Strategic Conclusions
  • The gradual rise in DOL-wide turnover most likely will not present a significant problem for DOL, as current hiring rates should meet the demand for employees. However, special attention is needed in occupations with relatively high three-year turnover rates.
  • Turnover among managers will be significant; DOL needs effective succession planning and knowledge management programs.
  • In order to meet the challenges of the 21st Century, DOL needs employemnt with 21st Century skills. DOL needs forward-looking competency-based training and recruitment programs in order to hire and train skilled employees.
  • Technology developments will continue to change the skills DOL's employees need.

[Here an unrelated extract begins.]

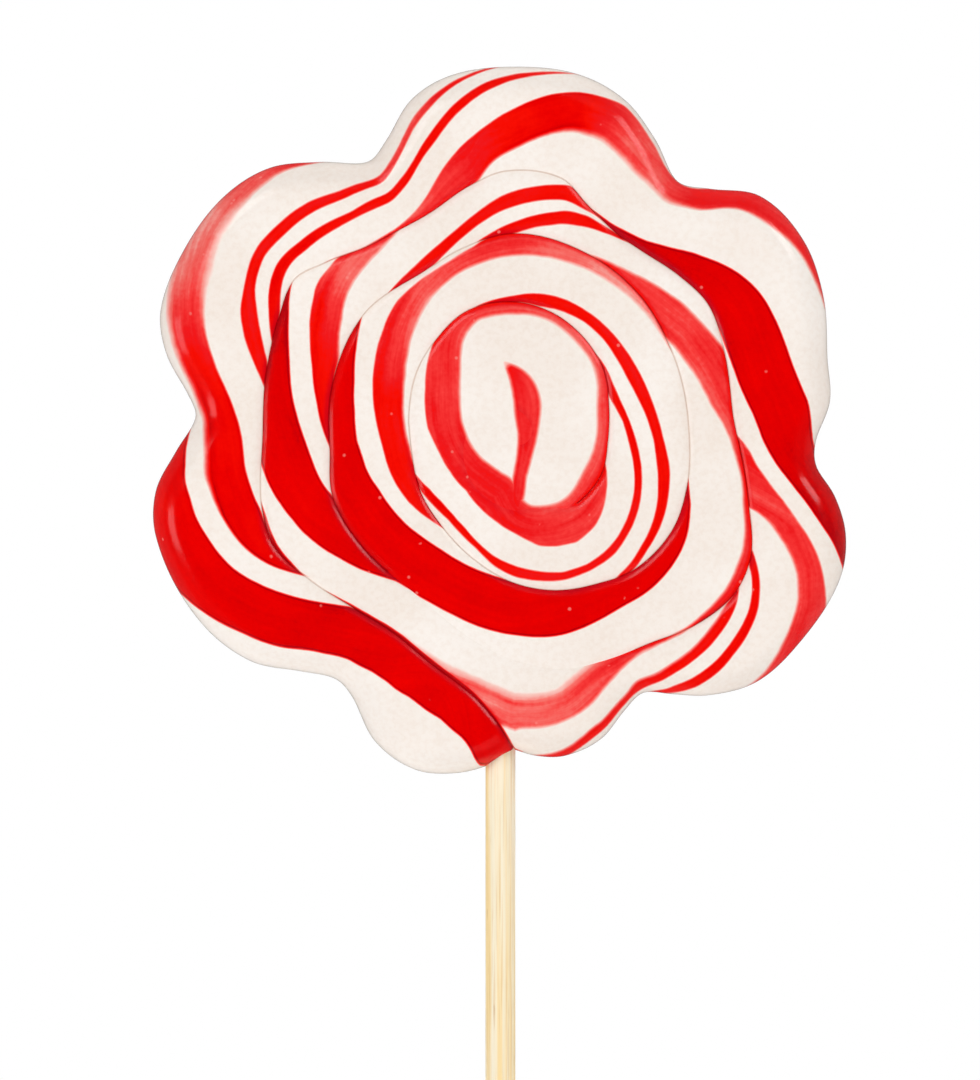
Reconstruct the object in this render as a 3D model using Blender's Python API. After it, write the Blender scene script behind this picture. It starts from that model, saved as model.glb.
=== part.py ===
"""A swirl lollipop: one striped sugar rope, coiled three turns inwards and pressed into a
seven-petalled flower, on a round bamboo stick.

It lies on its flat back. X is to the right, Y points away from the stick, Z is up out of the
shown face, and the origin is the middle of the coil, on the back. Sizes below are in millimetres.

Angles are turned clockwise from the stick, in degrees, as the rope runs: 0 at the stick, 90 at
the left, 180 at the top. One full turn later the rope lies inside itself, so an angle on the seam
goes on past 360 to 1080, where the rope ends.
"""

import math

import bmesh
import bpy
from mathutils import Vector
from mathutils.geometry import delaunay_2d_cdt
from mathutils.kdtree import KDTree

MILLIMETRE = 0.001

# Thickness of the pressed head, and the height of its widest line
HEAD_THICK = 9.0
WAIST_HEIGHT = 4.2

# How far in the rounded edge reaches, above the waist and below it
FRONT_EDGE = 4.6
BACK_EDGE = 2.4

# The crease between two turns of the rope, on the face and on the back
FRONT_CREASE_DEPTH = 0.5
FRONT_CREASE_REACH = 1.3
BACK_CREASE_DEPTH = 0.35
BACK_CREASE_REACH = 1.4

# Each turn is crowned: it falls off this much over this distance to its crease
CROWN_DROP = 0.3
CROWN_REACH = 6.5

# How strong the crease is at an angle: it is nearly closed below the middle, and it dies out where
# the rope's inner end was pressed into the middle
CREASE_STRENGTH = ((0, 1.0), (330, 1.0), (350, 0.3), (392, 0.3), (404, 1.0), (1035, 1.0), (1078, 0.0))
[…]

1 Data for DOL reflect the full-time permanent workforce at the end of FY 2002. Data for the Federal civilian workforce reflect conditions as of the end of FY 2001
2 Supervisors include all managers in grades 13 through SES
3 Mission-critical occupations are occupations identified by DOL's agencies as making essential contributions to accomplish a program mission.
4 The CLF includes employed and unemployed persons not on active duty in the armed forces. As of the year 2000, CLF rates for major groups were as follows: 46.6 percent women, 11.2 percent Black, 11.8 percent Hispanic, and 0.9 percent Native American/Alaskan Native. Turnover is measured as the number of separations (retirement, resignations, removal, etc.) during a fiscal year, divided by the total number of DOL employees at the beginning of that fiscal year.
5 Hires include transfers from other Federal Agencies, but do not include personnel movement among DOL agencies.
6 "Three-year retention rate" refers to the percentage of new employees still employed at DOL after three years.
7 Retirment rates for FY 202 are atypically high due to the earlt retirements offered that year.